Definition
The mental abilities used to analyze information, evaluate options, and make sound judgments in flight situations. In aviation training, critical thinking skills include identifying problems, weighing evidence, considering alternatives, recognizing assumptions, and reaching reasoned conclusions rather than relying on memorized procedures alone.
Plain English
The thinking skills a pilot uses to size up a situation, weigh the choices, and decide what to do — instead of just doing what they were told to do.
Context Anchor
In the Aviation Instructor’s Handbook, this phrase appears in discussions of training objectives and standards, where instructors help learners think through situations instead of only repeating procedures.
Derivation
‘Critical’ comes from the Greek kritikos, meaning ‘able to judge or discern.’ It does not mean ‘negative’ or ‘fault-finding’ here — it means careful, evaluative thinking.
Why Pilots Care
Strong critical thinking skills reduce the chance of errors when conditions change unexpectedly or procedures alone are not enough.
Intuition Check
Critical does not mean negative or fault-finding here.

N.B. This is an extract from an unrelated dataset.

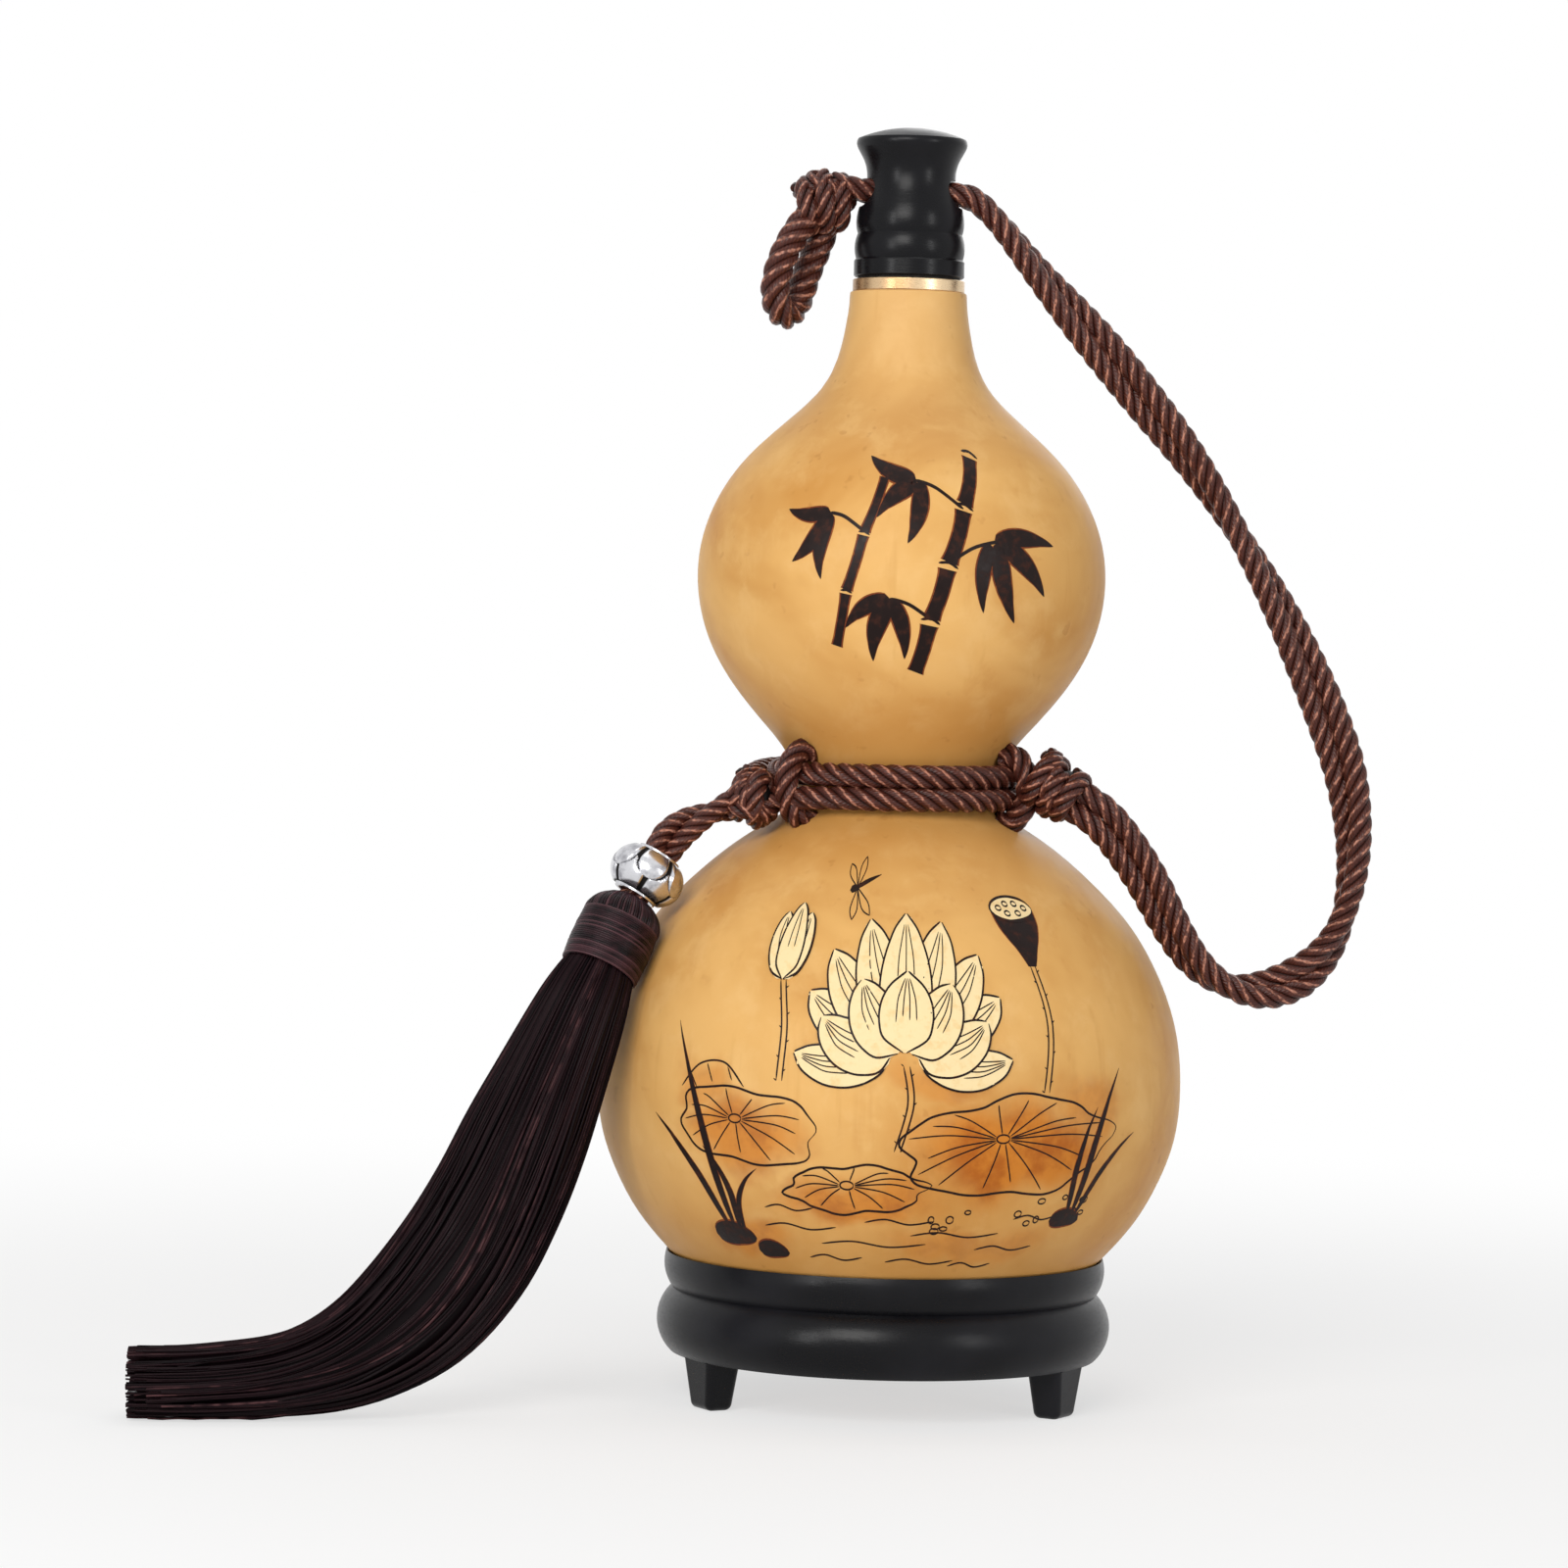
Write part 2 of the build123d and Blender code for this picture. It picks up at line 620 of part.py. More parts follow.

It means judging carefully, checking assumptions, and making a reasoned decision.
Example Sentence 1
The instructor designed scenarios that forced the student to use critical thinking skills, such as choosing a diversion airport when the planned destination went below minimums.
Example Sentence 2
During the debrief the CFI noted that the student’s critical thinking skills helped resolve the unexpected traffic conflict quickly.